San Gennaro, known by some as St. Januarius, is the patron saint and protector of the city of Naples.  He was the Bishop of Benevento, Italy and died a martyr in 305 AD.  His feast day is celebrated every year on September 19th the day he was beheaded.  Blood was collected by a pious woman and enclosed inside two ampoules.  These became a typical iconographic symbol of San Gennaro.  His blood is believed to be part of many miracles.  On September 19th, the two vials that are kept safely locked behind the altar at the Reale Capella de Tesoro di San Gennaro (Chapel of the Treasures of San Gennaro) located in the Cathedral of Naples are removed for adoration and mass and then safely returned.

People will flock to the Feast of San Gennaro in NYC from far and wide, especially those who once considered this area home and have moved away.  Many make the pilgrimage each year.  As you walk and saunter through the stalls, with the many aromas wafting through the air you will be hard pressed to figure out at which stall you will begin your eating marathon.  Sausage and peppers, meatballs, eggplant and chicken parm sandwiches. Not to mention zeppoles and cannoli.  You can’t go wrong with any of the above.  Just come hungry.

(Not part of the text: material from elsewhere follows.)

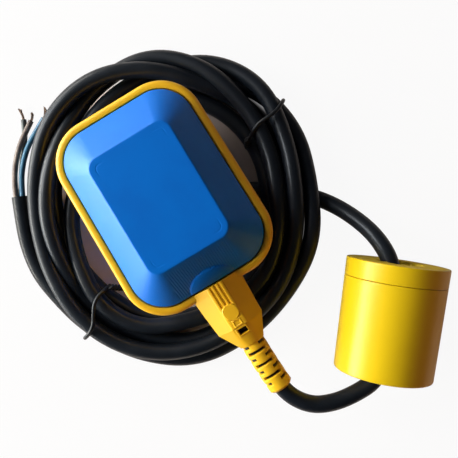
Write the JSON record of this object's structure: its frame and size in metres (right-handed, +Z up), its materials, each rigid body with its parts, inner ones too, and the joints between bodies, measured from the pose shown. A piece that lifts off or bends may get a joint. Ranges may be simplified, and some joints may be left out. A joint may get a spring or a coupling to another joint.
{
  "type": "cable float switch",
  "caption": "Blue and yellow float with a tilt switch inside, on a black rubber cable laid in a coil, with a yellow cylindrical counterweight.",
  "frame": {"origin": "Middle of the base of the box round the float and the counterweight, on the surface they lie on.", "axes": "+X from the float's round end to its cable outlet, +Z up from the surface, +Y across the float towards the counterweight."},
  "size_m": [0.2323, 0.1914, 0.0514],
  "materials": {
    "shell_blue": "smooth moulded plastic, satin gloss",
    "rim_yellow": "moulded plastic, satin",
    "weight_yellow": "smooth moulded plastic, gloss",
    "cable_rubber": "black rubber jacket, satin",
    "core_blue": "insulation, blue",
    "core_black": "insulation, black",
    "core_brown": "insulation, brown",
    "copper": "bare stranded copper",
    "tie_black": "plastic covered tie wire",
    "capsule_white": "moulded plastic",
    "switch_black": "moulded plastic",
    "switch_red": "moulded plastic",
    "steel": "polished steel",
    "spring_steel": "spring steel strip",
    "blade_brass": "stamped brass",
    "seal_rubber": "soft rubber",
    "ballast_iron": "rough cast iron"
  },
  "bodies": {
    "root": {"upper_shell": "shell_blue", "lower_shell": "shell_blue", "rim_frame": "rim_yellow", "strain_relief": "rim_yellow", "cable_in_neck": "cable_rubber", "cable_seal": "seal_rubber", "cable_clamp": "spring_steel", "capsule_base": "capsule_white", "capsule_lid": "capsule_white", "ball_track": "capsule_white", "switch_case": "switch_black", "lever_pin": "steel", "blade_closed": "blade_brass", "blade_common": "blade_brass", "blade_open": "blade_brass", "inner_core_closed": "core_blue", "inner_core_common": "core_black", "inner_core_open": "core_brown", "counterweight_shell": "weight_yellow", "counterweight_cap": "weight_yellow", "counterweight_ballast": "ballast_iron", "counterweight_grip": "switch_black", "cable_lead": "cable_rubber", "cable_coil": "cable_rubber", "cable_tail": "cable_rubber", "core_blue": "core_blue", "core_black": "core_black", "core_brown": "core_brown", "copper_blue": "copper", "copper_black": "copper", "copper_brown": "copper", "tie_upper": "tie_black", "tie_lower": "tie_black"},
    "ball": {"steel_ball": "steel"},
    "lever": {"switch_lever": "spring_steel"},
    "plunger": {"switch_plunger": "switch_red"}
  },
  "joints": [
    {"name": "ball_roll", "type": "slide", "parent": "root", "child": "ball", "axis": [1, 0, 0], "range_m": [-0.0238, 0]},
    {"name": "lever_hinge", "type": "hinge", "parent": "root", "child": "lever", "pos_m": [-0.03982, -0.04246, 0.0299], "axis": [0, 0, -1], "range_deg": [0, 3.8], "stiffness_Nm_per_rad": 0.01},
    {"name": "plunger_slide", "type": "slide", "parent": "root", "child": "plunger", "axis": [1, 0, 0], "range_m": [0, 0.00091]}
  ],
  "couplings": [
    {"joint": "plunger_slide", "follows": "lever_hinge", "m_per_rad": 0.01357}
  ]
}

My biggest suggestion and one I would certainly not miss doing, is taking a little side step as you leave the feast and venture over to Veniero’s Pastry at 342 East 11th Street between 1st and 2nd Avenues. (This pastry shop is well known to us as during  our growing up years each of our families bought many holiday sweets from them. Veniero’s supplied our wedding cake and plates of cookies for each table at the reception.  We recently celebrated our 60th Wedding Anniversary and had a 5 lb cookie platter delivered for our celebration dinner.)  Once you enter Veniero’s you will be overwhelmed by the glorious selections of pastries. You can’t go wrong there.  You can sit and rest your weary bones from walking and enjoy a dolci. Veniero’s has been in business since 1894 when founded by Antonio Veniero who fled Vico Equense at the age of 15, determined to make his mark in America.  Without any doubt, he did. It is still run by family today.  What a way to end a feast.